Sie hätte den pelzigen Gast am liebsten »für immer« behalten und taufte ihn kurzerhand »Waschi«. Dieser zeigte sich jedoch völlig unbeeindruckt von den aufgeregten Menschen auf der anderen Seite der Balkontür. Und auch der empört bellenden Familienhund, Labrador »Paula«, schien »Waschi« nicht einzuschüchtern. Mit neugierigen Augen schaute er vielmehr Mensch und Hund an und begehrte durch Kratzen an der Tür Einlass ins Wohnzimmer.
»Das war mir aber nicht geheuer«, schildert Nadine Schnitger die Situation. »Obwohl der Waschbär einen sehr friedlichen, fast zutraulichen Eindruck machte.« Als erstes informierte sie ihren Mann am Arbeitsplatz über den unerwarteten Besuch. Seine Idee, »Waschi« dem Tierpark Olderdissen anzudienen, stieß dort jedoch auf Ablehnung. Man habe schon genügend Waschbären, erfuhren die Schnitgers am Telefon.
»Mein netter Nachbar hat dann für mich die Feuerwehr angerufen und die haben uns zwei Jäger mit einer Lebendfalle vorbeigeschickt«, erzählt die junge Frau. Derweil hatte es sich »Waschi« vor der Balkontür bequem gemacht, putzte sich und rollte sich dort für einige Stunden zu einem Schläfchen zusammen. Auch vor den beiden Jägern zeigte er keine Angst, ließ sich willig mit einer Handvoll Trockenobst in die Falle locken.
Weil die Jäger meinten, dass dies ein zahmer Waschbär sein könnte, der irgendwo ausgebüxt ist, bat Nadine Schnitger das Tierheim Senne um Hilfe.

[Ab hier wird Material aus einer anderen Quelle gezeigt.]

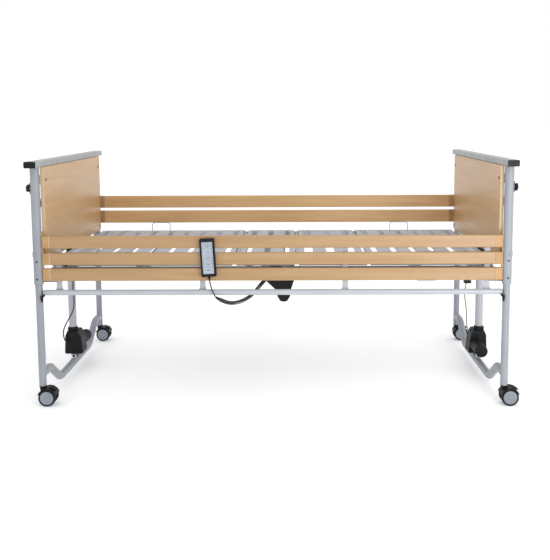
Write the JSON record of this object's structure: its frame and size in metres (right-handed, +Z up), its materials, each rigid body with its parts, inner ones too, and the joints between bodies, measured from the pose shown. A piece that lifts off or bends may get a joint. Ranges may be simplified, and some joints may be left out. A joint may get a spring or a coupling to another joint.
{
  "type": "adjustable hospital bed",
  "caption": "Height-adjustable hospital bed with beech boards and side rails, a hinged lying surface, column lift drives, castors and a handset on a curly cord.",
  "frame": {"origin": "on the floor, under the middle of the bed", "axes": "+X from the head end to the foot end, +Y towards the left side of a person lying on the bed, +Z up"},
  "size_m": [2.165, 1.058, 1.094],
  "materials": {
    "frame_paint": "satin powder coat, light grey",
    "tube_paint": "satin powder coat, light grey",
    "chassis_paint": "satin powder coat, grey",
    "deck_paint": "satin powder coat, light grey",
    "rail_aluminium": "anodised, satin",
    "beech": "beech laminate, satin",
    "beech_plastic": "moulded, beech colour",
    "black_plastic": "fine texture",
    "drive_plastic": "moulded, black",
    "castor_black": "moulded, black",
    "castor_wheel": "grey wheel centre in a black tread",
    "rod_steel": "ground and plated",
    "screw_steel": "zinc plated",
    "glide_plastic": "acetal, grey",
    "handset_face": "printed film, silver blue",
    "handset_key": "printed film, silver blue",
    "cord_black": "cable sheath, black",
    "cord_grey": "curly cable sheath, dark grey",
    "cable_grey": "cable sheath, grey"
  },
  "bodies": {
    "head_base": {"head_leg_frame": "frame_paint", "head_lift_drive": "drive_plastic", "head_lift_tube": "tube_paint", "head_lift_cable": "cord_black"},
    "foot_base": {"foot_leg_frame": "frame_paint", "foot_lift_drive": "drive_plastic", "foot_lift_tube": "tube_paint", "foot_lift_cable": "cable_grey"},
    "bed": {"head_end_frame": "frame_paint", "foot_end_frame": "frame_paint", "head_board": "beech", "foot_board": "beech", "top_rails": "rail_aluminium", "top_rail_caps": "black_plastic", "board_screws": "screw_steel", "leg_glides": "glide_plastic", "lift_rods": "rod_steel", "chassis_frame": "chassis_paint", "seat_section": "deck_paint", "hinge_pins": "screw_steel", "twin_drive": "drive_plastic", "foot_cable_clip": "black_plastic"},
    "backrest": {"backrest_section": "deck_paint", "clamp_knobs": "black_plastic"},
    "thigh": {"thigh_section": "deck_paint"},
    "calf": {"calf_section": "deck_paint"},
    "back_push": {"back_push_rod": "rod_steel"},
    "leg_push": {"leg_push_rod": "rod_steel"},
    "right_rail": {"right_rail_planks": "beech", "right_rail_glides": "beech_plastic", "right_rail_frame": "tube_paint", "right_rail_fittings": "black_plastic"},
    "left_rail": {"left_rail_planks": "beech", "left_rail_glides": "beech_plastic"},
    "handset": {"handset_shell": "black_plastic", "handset_face": "handset_face", "handset_cord_upper": "cord_black", "handset_curl": "cord_grey", "handset_cord_lower": "cord_black"},
    "castor_head_right_swivel": {"castor_head_right_fork": "castor_black"},
    "castor_head_right_wheel": {"castor_head_right_wheels": "castor_wheel"},
    "castor_head_right_brake": {"castor_head_right_pedal": "castor_black"},
    "latch_head_right": {"latch_head_right": "black_plastic"},
    "castor_head_left_swivel": {"castor_head_left_fork": "castor_black"},
    "castor_head_left_wheel": {"castor_head_left_wheels": "castor_wheel"},
    "castor_head_left_brake": {"castor_head_left_pedal": "castor_black"},
    "latch_head_left": {"latch_head_left": "black_plastic"},
    "castor_foot_right_swivel": {"castor_foot_right_fork": "castor_black"},
    "castor_foot_right_wheel": {"castor_foot_right_wheels": "castor_wheel"},
    "castor_foot_right_brake": {"castor_foot_right_pedal": "castor_black"},
    "latch_foot_right": {"latch_foot_right": "black_plastic"},
    "castor_foot_left_swivel": {"castor_foot_left_fork": "castor_black"},
    "castor_foot_left_wheel": {"castor_foot_left_wheels": "castor_wheel"},
    "castor_foot_left_brake": {"castor_foot_left_pedal": "castor_black"},
    "latch_foot_left": {"latch_foot_left": "black_plastic"},
    "key_1": {"handset_key_1": "handset_key"},
    "key_2": {"handset_key_2": "handset_key"},
    "key_3": {"handset_key_3": "handset_key"},
    "key_4": {"handset_key_4": "handset_key"},
    "key_5": {"handset_key_5": "handset_key"}
  },
  "joints": [
    {"name": "head_lift", "type": "slide", "parent": "head_base", "child": "bed", "axis": [0, 0, 1], "range_m": [-0.23, 0.12], "deforming": ["head_lift_cable"]},
    {"name": "foot_lift", "type": "slide", "parent": "bed", "child": "foot_base", "axis": [0, 0, 1], "range_m": [-0.12, 0.23], "deforming": ["foot_lift_cable"]},
    {"name": "backrest_tilt", "type": "hinge", "parent": "bed", "child": "backrest", "pos_m": [-0.17, 0, 0.6345], "axis": [0, 1, 0], "range_deg": [0, 70]},
    {"name": "back_push", "type": "slide", "parent": "bed", "child": "back_push", "axis": [-1, 0, 0], "range_m": [0, 0.0858]},
    {"name": "thigh_tilt", "type": "hinge", "parent": "bed", "child": "thigh", "pos_m": [0.11, 0, 0.6345], "axis": [0, -1, 0], "range_deg": [0, 35]},
    {"name": "calf_tilt", "type": "hinge", "parent": "thigh", "child": "calf", "pos_m": [0.43, 0, 0.6345], "axis": [0, 1, 0], "range_deg": [0, 54.5]},
    {"name": "leg_push", "type": "slide", "parent": "bed", "child": "leg_push", "axis": [1, 0, 0], "range_m": [0, 0.0452]},
    {"name": "right_rail_lift", "type": "slide", "parent": "bed", "child": "right_rail", "axis": [0, 0, 1], "range_m": [0, 0.235], "deforming": ["handset_cord_upper", "handset_curl", "handset_cord_lower"]},
    {"name": "left_rail_lift", "type": "slide", "parent": "bed", "child": "left_rail", "axis": [0, 0, 1], "range_m": [-0.075, 0.16]},
    {"name": "handset_lift", "type": "slide", "parent": "right_rail", "child": "handset", "axis": [-0.0536, 0, 0.9986], "range_m": [0, 0.03], "deforming": ["handset_cord_upper", "handset_curl", "handset_cord_lower"]},
    {"name": "castor_head_right_swivel", "type": "hinge", "parent": "head_base", "child": "castor_head_right_swivel", "pos_m": [-1.03, -0.47, 0.1], "axis": [0, 0, 1], "continuous": true},
    {"name": "castor_head_right_roll", "type": "hinge", "parent": "castor_head_right_swivel", "child": "castor_head_right_wheel", "pos_m": [-1.007, -0.47, 0.038], "axis": [0, 1, 0], "continuous": true},
    {"name": "castor_head_right_brake", "type": "hinge", "parent": "castor_head_right_swivel", "child": "castor_head_right_brake", "pos_m": [-0.996, -0.47, 0.082], "axis": [0, -1, 0], "range_deg": [0, 25]},
    {"name": "latch_head_right", "type": "slide", "parent": "bed", "child": "latch_head_right", "axis": [-1, 0, 0], "range_m": [0, 0.008], "stiffness_N_per_m": 800},
    {"name": "castor_head_left_swivel", "type": "hinge", "parent": "head_base", "child": "castor_head_left_swivel", "pos_m": [-1.03, 0.47, 0.1], "axis": [0, 0, 1], "continuous": true},
    {"name": "castor_head_left_roll", "type": "hinge", "parent": "castor_head_left_swivel", "child": "castor_head_left_wheel", "pos_m": [-1.007, 0.47, 0.038], "axis": [0, 1, 0], "continuous": true},
    {"name": "castor_head_left_brake", "type": "hinge", "parent": "castor_head_left_swivel", "child": "castor_head_left_brake", "pos_m": [-0.996, 0.47, 0.082], "axis": [0, -1, 0], "range_deg": [0, 25]},
    {"name": "latch_head_left", "type": "slide", "parent": "bed", "child": "latch_head_left", "axis": [-1, 0, 0], "range_m": [0, 0.008], "stiffness_N_per_m": 800},
    {"name": "castor_foot_right_swivel", "type": "hinge", "parent": "foot_base", "child": "castor_foot_right_swivel", "pos_m": [1.03, -0.47, 0.1], "axis": [0, 0, 1], "continuous": true},
    {"name": "castor_foot_right_roll", "type": "hinge", "parent": "castor_foot_right_swivel", "child": "castor_foot_right_wheel", "pos_m": [1.053, -0.47, 0.038], "axis": [0, 1, 0], "continuous": true},
    {"name": "castor_foot_right_brake", "type": "hinge", "parent": "castor_foot_right_swivel", "child": "castor_foot_right_brake", "pos_m": [1.064, -0.47, 0.082], "axis": [0, -1, 0], "range_deg": [0, 25]},
    {"name": "latch_foot_right", "type": "slide", "parent": "bed", "child": "latch_foot_right", "axis": [1, 0, 0], "range_m": [0, 0.008], "stiffness_N_per_m": 800},
    {"name": "castor_foot_left_swivel", "type": "hinge", "parent": "foot_base", "child": "castor_foot_left_swivel", "pos_m": [1.03, 0.47, 0.1], "axis": [0, 0, 1], "continuous": true},
    {"name": "castor_foot_left_roll", "type": "hinge", "parent": "castor_foot_left_swivel", "child": "castor_foot_left_wheel", "pos_m": [1.053, 0.47, 0.038], "axis": [0, 1, 0], "continuous": true},
    {"name": "castor_foot_left_brake", "type": "hinge", "parent": "castor_foot_left_swivel", "child": "castor_foot_left_brake", "pos_m": [1.064, 0.47, 0.082], "axis": [0, -1, 0], "range_deg": [0, 25]},
    {"name": "latch_foot_left", "type": "slide", "parent": "bed", "child": "latch_foot_left", "axis": [1, 0, 0], "range_m": [0, 0.008], "stiffness_N_per_m": 800},
    {"name": "handset_key_1", "type": "hinge", "parent": "handset", "child": "key_1", "pos_m": [-0.28178, -0.4968, 0.72293], "axis": [-0.0536, 0, 0.9986], "range_deg": [-3, 3], "stiffness_Nm_per_rad": 0.3},
    {"name": "handset_key_2", "type": "hinge", "parent": "handset", "child": "key_2", "pos_m": [-0.28039, -0.4968, 0.69696], "axis": [-0.0536, 0, 0.9986], "range_deg": [-3, 3], "stiffness_Nm_per_rad": 0.3},
    {"name": "handset_key_3", "type": "hinge", "parent": "handset", "child": "key_3", "pos_m": [-0.279, -0.4968, 0.671], "axis": [-0.0536, 0, 0.9986], "range_deg": [-3, 3], "stiffness_Nm_per_rad": 0.3},
    {"name": "handset_key_4", "type": "hinge", "parent": "handset", "child": "key_4", "pos_m": [-0.27761, -0.4968, 0.64504], "axis": [-0.0536, 0, 0.9986], "range_deg": [-3, 3], "stiffness_Nm_per_rad": 0.3},
    {"name": "handset_key_5", "type": "hinge", "parent": "handset", "child": "key_5", "pos_m": [-0.27622, -0.4968, 0.61907], "axis": [-0.0536, 0, 0.9986], "range_deg": [-3, 3], "stiffness_Nm_per_rad": 0.3}
  ],
  "couplings": [
    {"joint": "foot_lift", "follows": "head_lift", "ratio": -1},
    {"joint": "back_push", "follows": "backrest_tilt", "m_per_rad": 0.0702},
    {"joint": "calf_tilt", "follows": "thigh_tilt", "ratio": 1.557},
    {"joint": "leg_push", "follows": "thigh_tilt", "m_per_rad": 0.0738}
  ]
}
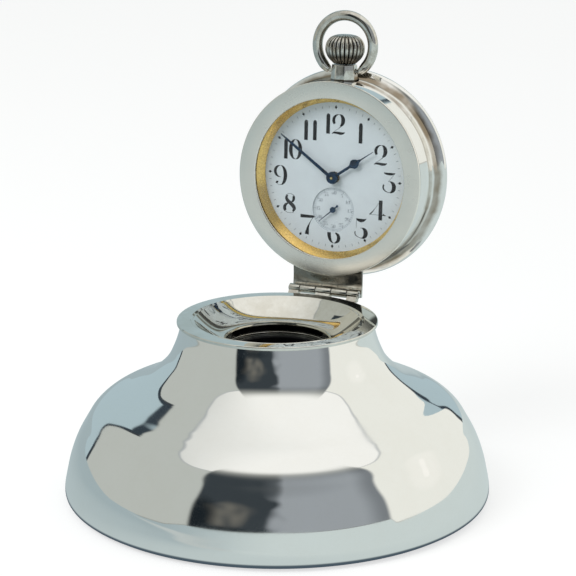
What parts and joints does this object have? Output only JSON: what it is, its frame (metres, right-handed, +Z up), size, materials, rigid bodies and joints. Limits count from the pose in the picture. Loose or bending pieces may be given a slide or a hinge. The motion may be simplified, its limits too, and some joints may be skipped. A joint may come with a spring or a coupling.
{
  "type": "desk inkstand",
  "caption": "Weighted silver capstan inkwell with a dished well, a lift-out glass liner and a hinged drum lid that holds a crown-wound pocket watch.",
  "frame": {"origin": "centre of the base's underside, on the axis of the stand and its well", "axes": "+Z up along the stand's axis; -Y towards the user, the way the open lid's dial faces; the lid hinge lies along X at the back; +X towards the dial's three o'clock side"},
  "size_m": [0.152, 0.152, 0.1657],
  "materials": {
    "silver": "polished silver",
    "silver_worn": "silver, handled and slightly dull",
    "steel": "finely finished steel",
    "blued_steel": "heat-blued steel",
    "gilt": "gilded brass",
    "brass": "brass",
    "enamel": "white vitreous enamel",
    "glass": "clear glass",
    "pitch": "poured pitch and plaster",
    "wood": "stained hardwood",
    "baize": "green baize",
    "velvet": "purple velvet"
  },
  "bodies": {
    "stand": {"stand_body": "silver", "stand_filling": "pitch", "bottom_board": "wood", "baize_pad": "baize", "well_tray": "silver", "well_cup": "silver_worn", "stand_hinge_leaf": "silver_worn", "hinge_pin": "steel"},
    "liner": {"ink_liner": "glass"},
    "lid": {"lid_drum": "silver", "lid_bezel": "silver", "lid_back": "silver", "lid_pad": "velvet", "lid_hinge_leaf": "silver_worn", "watch_bezel": "steel", "crystal": "glass", "gilt_ring": "gilt", "watch_case_middle": "steel", "watch_case_back": "steel", "pendant": "silver_worn", "dial": "enamel", "seconds_dial": "enamel", "main_plate": "gilt", "barrel_bridge": "gilt", "train_bridge": "gilt", "balance_cock": "gilt", "barrel_bridge_screw_left": "blued_steel", "barrel_bridge_screw_right": "blued_steel", "train_bridge_screw_right": "blued_steel", "train_bridge_screw_low": "blued_steel", "balance_cock_screw": "blued_steel", "crown_wheel_screw": "blued_steel", "click_screw": "blued_steel", "hairspring": "blued_steel"},
    "bow": {"bow": "silver_worn"},
    "winding": {"winding_pinion": "steel"},
    "crown": {"crown": "silver_worn", "winding_stem": "steel"},
    "crown_wheel": {"crown_wheel": "steel"},
    "ratchet": {"ratchet_wheel": "steel", "barrel_arbor": "steel"},
    "click": {"click": "steel"},
    "barrel": {"barrel": "brass", "barrel_cover": "brass", "mainspring": "blued_steel"},
    "minute": {"centre_wheel": "brass", "cannon_pinion": "steel", "minute_hand": "blued_steel"},
    "third": {"third_wheel": "brass"},
    "seconds": {"fourth_wheel": "brass", "seconds_hand": "blued_steel"},
    "escape": {"escape_wheel": "steel"},
    "lever": {"pallet_lever": "steel"},
    "balance": {"balance_wheel": "gilt"},
    "minute_wheel": {"minute_wheel": "brass"},
    "hour": {"hour_wheel": "brass", "hour_hand": "blued_steel"}
  },
  "joints": [
    {"name": "lid_hinge", "type": "hinge", "parent": "stand", "child": "lid", "pos_m": [0, 0.0419, 0.0637], "axis": [1, 0, 0], "range_deg": [0, 93]},
    {"name": "liner_lift", "type": "slide", "parent": "stand", "child": "liner", "axis": [0, 0, -1], "range_m": [-0.055, 0]},
    {"name": "bow_swing", "type": "hinge", "parent": "lid", "child": "bow", "pos_m": [0, 0.05961, 0.14358], "axis": [1, 0, 0], "range_deg": [-60, 60]},
    {"name": "winding_turn", "type": "hinge", "parent": "lid", "child": "winding", "pos_m": [0, 0.05975, 0.14628], "axis": [0, 0.0523, 0.9986], "continuous": true},
    {"name": "crown_pull", "type": "slide", "parent": "winding", "child": "crown", "axis": [0, 0.0523, 0.9986], "range_m": [0, 0.0012]},
    {"name": "crown_wheel_turn", "type": "hinge", "parent": "lid", "child": "crown_wheel", "pos_m": [0, 0.05567, 0.12396], "axis": [0, 0.9986, -0.0523], "continuous": true},
    {"name": "ratchet_turn", "type": "hinge", "parent": "lid", "child": "ratchet", "pos_m": [-0.006, 0.05528, 0.1165], "axis": [0, 0.9986, -0.0523], "continuous": true},
    {"name": "click_lift", "type": "hinge", "parent": "lid", "child": "click", "pos_m": [-0.01302, 0.05971, 0.11503], "axis": [0, 0.9986, -0.0523], "range_deg": [0, 12]},
    {"name": "seconds_turn", "type": "hinge", "parent": "lid", "child": "seconds", "pos_m": [0, 0.05404, 0.0928], "axis": [0, 0.9986, -0.0523], "continuous": true},
    {"name": "third_turn", "type": "hinge", "parent": "lid", "child": "third", "pos_m": [0.00896, 0.05433, 0.09827], "axis": [0, 0.9986, -0.0523], "continuous": true},
    {"name": "minute_turn", "type": "hinge", "parent": "lid", "child": "minute", "pos_m": [0, 0.05468, 0.10499], "axis": [0, 0.9986, -0.0523], "continuous": true},
    {"name": "barrel_turn", "type": "hinge", "parent": "lid", "child": "barrel", "pos_m": [-0.006, 0.05528, 0.1165], "axis": [0, 0.9986, -0.0523], "continuous": true},
    {"name": "escape_turn", "type": "hinge", "parent": "lid", "child": "escape", "pos_m": [-0.00816, 0.05384, 0.08901], "axis": [0, 0.9986, -0.0523], "continuous": true},
    {"name": "minute_wheel_turn", "type": "hinge", "parent": "lid", "child": "minute_wheel", "pos_m": [0.00398, 0.0545, 0.10165], "axis": [0, 0.9986, -0.0523], "continuous": true},
    {"name": "hour_turn", "type": "hinge", "parent": "lid", "child": "hour", "pos_m": [0, 0.05468, 0.10499], "axis": [0, 0.9986, -0.0523], "continuous": true},
    {"name": "lever_rock", "type": "hinge", "parent": "lid", "child": "lever", "pos_m": [-0.01304, 0.05404, 0.09282], "axis": [0, 0.9986, -0.0523], "range_deg": [-4, 4]},
    {"name": "balance_swing", "type": "hinge", "parent": "lid", "child": "balance", "pos_m": [-0.01935, 0.0543, 0.09774], "axis": [0, 0.9986, -0.0523], "range_deg": [-270, 270]}
  ],
  "couplings": [
    {"joint": "crown_wheel_turn", "follows": "winding_turn", "ratio": -0.5},
    {"joint": "ratchet_turn", "follows": "winding_turn", "ratio": 0.4},
    {"joint": "third_turn", "follows": "seconds_turn", "ratio": -0.13333},
    {"joint": "minute_turn", "follows": "seconds_turn", "ratio": 0.016667},
    {"joint": "barrel_turn", "follows": "seconds_turn", "ratio": -0.0020833},
    {"joint": "escape_turn", "follows": "seconds_turn", "ratio": -10},
    {"joint": "minute_wheel_turn", "follows": "seconds_turn", "ratio": -0.0055556},
    {"joint": "hour_turn", "follows": "seconds_turn", "ratio": 0.0013889}
  ]
}
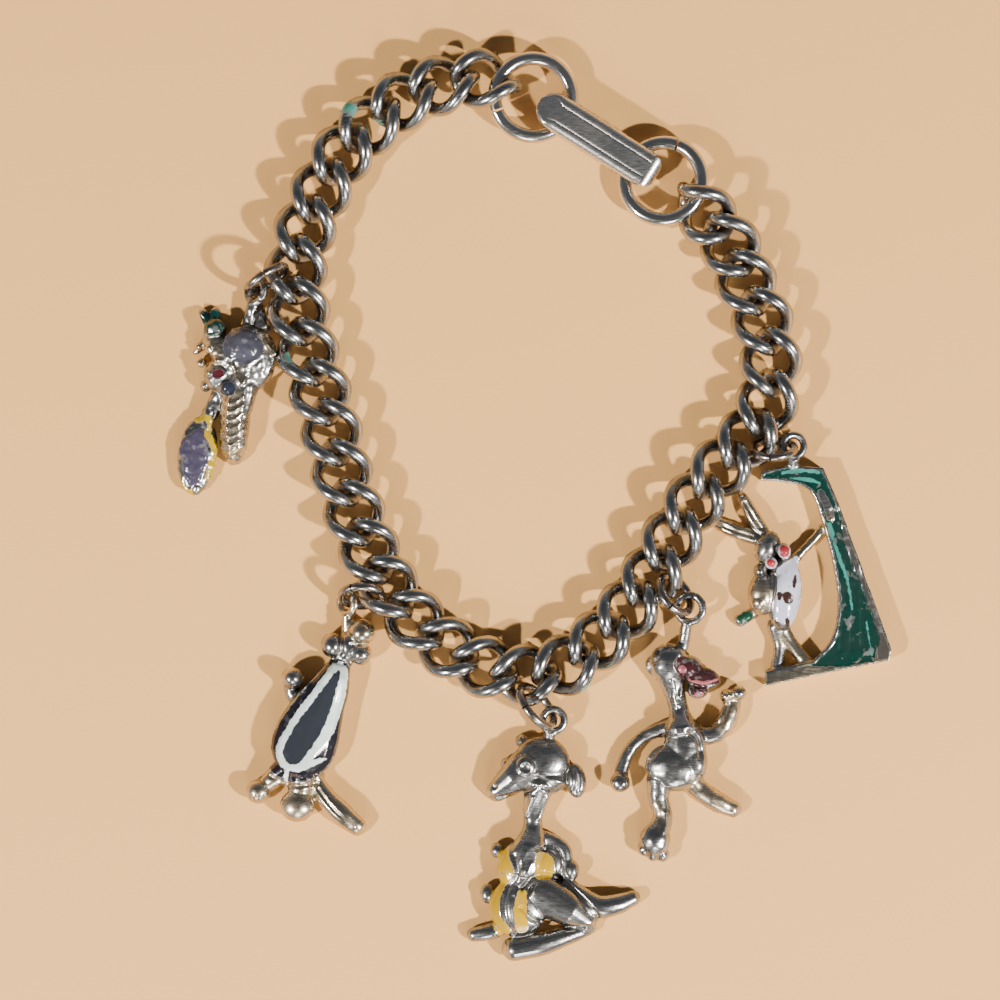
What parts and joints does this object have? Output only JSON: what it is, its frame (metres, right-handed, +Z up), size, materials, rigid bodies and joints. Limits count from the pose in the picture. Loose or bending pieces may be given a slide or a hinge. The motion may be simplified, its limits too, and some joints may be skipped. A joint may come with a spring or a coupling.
{
  "type": "charm bracelet",
  "caption": "Charm bracelet: a twisted curb chain closed by a fold-over clasp between two split rings, hung with small cast and enamelled animal charms on jump rings.",
  "frame": {"origin": "middle of the bracelet's plan box, on the surface it lies on", "axes": "+Z up from the surface, +Y along the bracelet's longest way across, towards the clasp, +X to the right of it"},
  "size_m": [0.0766, 0.0974, 0.0057],
  "materials": {
    "chain_metal": "aged, polished nickel silver with dark recesses",
    "bright_metal": "bright plated metal with light wear",
    "dark_metal": "tarnished plated wire",
    "cast_metal": "cast white metal, polished, warm worn high points, with coloured enamel"
  },
  "bodies": {
    "bracelet": {"chain_link_01": "chain_metal", "chain_link_02": "chain_metal", "chain_link_03": "chain_metal", "chain_link_04": "chain_metal", "chain_link_05": "chain_metal", "chain_link_06": "chain_metal", "chain_link_07": "chain_metal", "chain_link_08": "chain_metal", "chain_link_09": "chain_metal", "chain_link_10": "chain_metal", "chain_link_11": "chain_metal", "chain_link_12": "chain_metal", "chain_link_13": "chain_metal", "chain_link_14": "chain_metal", "chain_link_15": "chain_metal", "chain_link_16": "chain_metal", "chain_link_17": "chain_metal", "chain_link_18": "chain_metal", "chain_link_19": "chain_metal", "chain_link_20": "chain_metal", "chain_link_21": "chain_metal", "chain_link_22": "chain_metal", "chain_link_23": "chain_metal", "chain_link_24": "chain_metal", "chain_link_25": "chain_metal", "chain_link_26": "chain_metal", "chain_link_27": "chain_metal", "chain_link_28": "chain_metal", "chain_link_29": "chain_metal", "chain_link_30": "chain_metal", "chain_link_31": "chain_metal", "chain_link_32": "chain_metal", "chain_link_33": "chain_metal", "chain_link_34": "chain_metal", "jump_ring_1": "dark_metal", "jump_ring_2": "dark_metal", "jump_ring_3": "dark_metal", "jump_ring_4": "dark_metal", "jump_ring_5": "dark_metal", "clasp_pin": "dark_metal", "ring_left": "bright_metal", "ring_right": "bright_metal", "clasp_base": "bright_metal", "charm_peacock": "cast_metal", "charm_skunk": "cast_metal", "charm_giraffe": "cast_metal", "charm_monkey": "cast_metal", "charm_hare": "cast_metal"},
    "cover": {"clasp_cover": "bright_metal"}
  },
  "joints": [
    {"name": "clasp_lever", "type": "hinge", "parent": "bracelet", "child": "cover", "pos_m": [0.01187, 0.03576, 0.00082], "axis": [0.5358, 0.8443, 0], "range_deg": [0, 90]}
  ]
}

Dorthin wurde »Waschi« dann von ihr und Schwiegervater Helmut Schnitger per Falle und Auto verfrachtet.
Doch damit schien der Waschbär absolut nicht einverstanden zu sein. Das zuvor so friedliche, Tier gebärdete sich unversehens aggressiv. Mit wütendem Knurren und Fauchen wehrte er sich dagegen, »seine« Falle zu verlassen und eine Box im Tierheim zu beziehen.
»Auch wenn sich der Waschbär plötzlich so wütend zeigte, kann er vielleicht doch ein zahmes Tier sein, das jemand vermisst«, sagt Tierheimleiterin Barbara Snelting. »Der Stress kann das Wildtier, das ein Waschbär eigentlich ist, wieder in ihm hervorgebracht haben.« Falls sich in den nächsten Tagen jedoch niemand meldet, der »Waschi« vermisst, soll er an einem geeigneten Ort wieder in die Freiheit entlassen werden.